»»

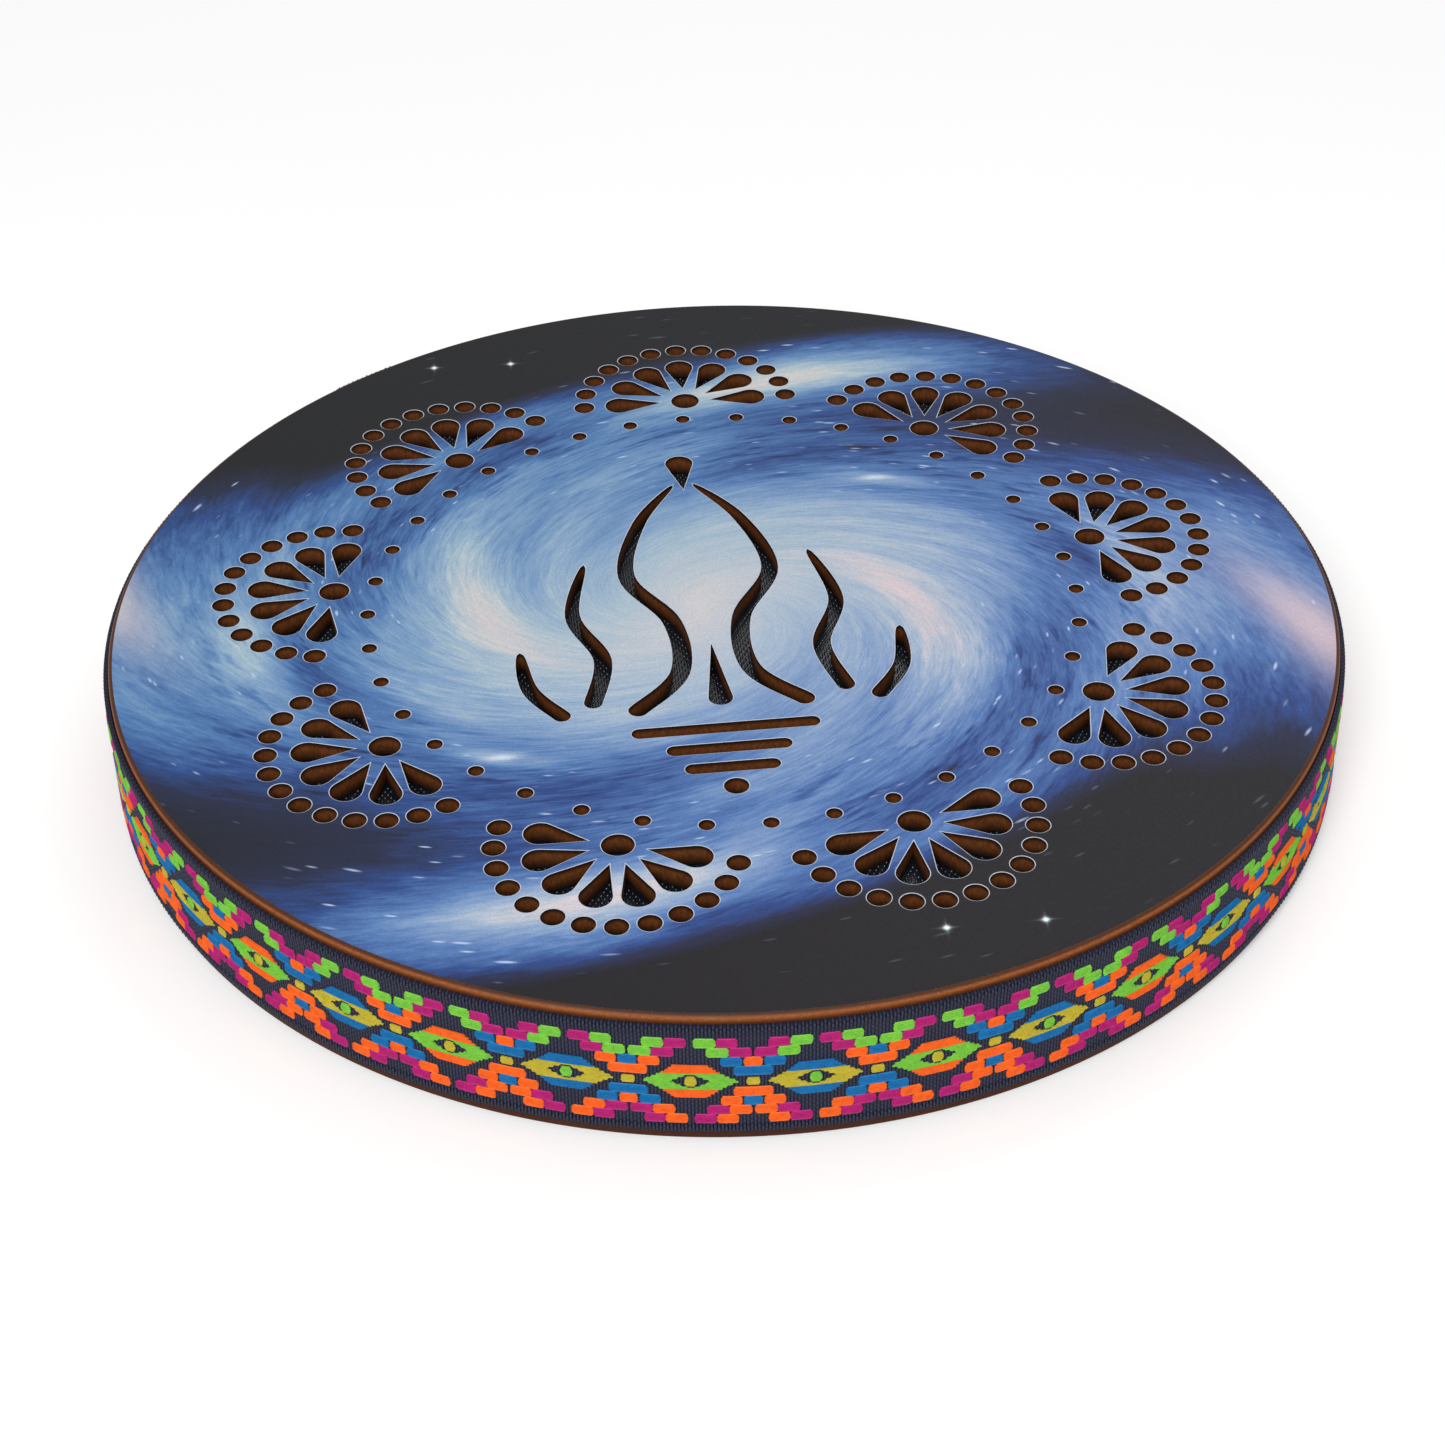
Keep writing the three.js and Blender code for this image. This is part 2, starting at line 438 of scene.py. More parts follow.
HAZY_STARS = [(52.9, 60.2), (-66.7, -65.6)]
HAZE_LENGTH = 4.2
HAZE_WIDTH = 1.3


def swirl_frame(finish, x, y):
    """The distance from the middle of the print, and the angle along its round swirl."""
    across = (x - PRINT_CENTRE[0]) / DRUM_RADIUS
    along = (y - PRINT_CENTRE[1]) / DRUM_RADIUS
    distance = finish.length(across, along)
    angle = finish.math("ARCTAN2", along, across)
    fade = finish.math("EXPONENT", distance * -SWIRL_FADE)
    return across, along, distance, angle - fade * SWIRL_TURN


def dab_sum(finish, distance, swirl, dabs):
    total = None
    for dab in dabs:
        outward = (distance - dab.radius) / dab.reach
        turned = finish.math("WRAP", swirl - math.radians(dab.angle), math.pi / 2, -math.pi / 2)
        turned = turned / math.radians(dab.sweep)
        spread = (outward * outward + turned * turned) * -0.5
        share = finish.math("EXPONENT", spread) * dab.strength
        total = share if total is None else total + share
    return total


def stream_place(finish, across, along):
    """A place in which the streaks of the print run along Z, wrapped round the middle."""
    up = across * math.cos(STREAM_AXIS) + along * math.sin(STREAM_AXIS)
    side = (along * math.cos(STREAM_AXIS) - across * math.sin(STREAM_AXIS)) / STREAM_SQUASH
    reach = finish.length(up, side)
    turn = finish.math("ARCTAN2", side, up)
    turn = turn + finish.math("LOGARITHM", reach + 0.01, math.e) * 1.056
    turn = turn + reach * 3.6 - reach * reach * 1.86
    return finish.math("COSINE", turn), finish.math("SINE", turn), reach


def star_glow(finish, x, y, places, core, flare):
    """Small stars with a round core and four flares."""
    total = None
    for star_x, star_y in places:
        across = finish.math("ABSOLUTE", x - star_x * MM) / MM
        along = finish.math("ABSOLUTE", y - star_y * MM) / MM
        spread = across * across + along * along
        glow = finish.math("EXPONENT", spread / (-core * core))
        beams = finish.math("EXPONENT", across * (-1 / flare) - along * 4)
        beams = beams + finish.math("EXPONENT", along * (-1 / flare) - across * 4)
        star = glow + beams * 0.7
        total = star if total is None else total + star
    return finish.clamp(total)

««
»»

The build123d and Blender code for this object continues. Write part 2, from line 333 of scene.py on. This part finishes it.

««
»»

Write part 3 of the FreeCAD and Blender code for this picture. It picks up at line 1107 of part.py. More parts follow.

««

■ Requirement: Exactly and only the lines from the line with "Keep writing the" to the line with "HAZE_WIDTH = 1.3", both included, are to be printed.

■ Worked answer:
Keep writing the three.js and Blender code for this image. This is part 2, starting at line 438 of scene.py. More parts follow.
HAZY_STARS = [(52.9, 60.2), (-66.7, -65.6)]
HAZE_LENGTH = 4.2
HAZE_WIDTH = 1.3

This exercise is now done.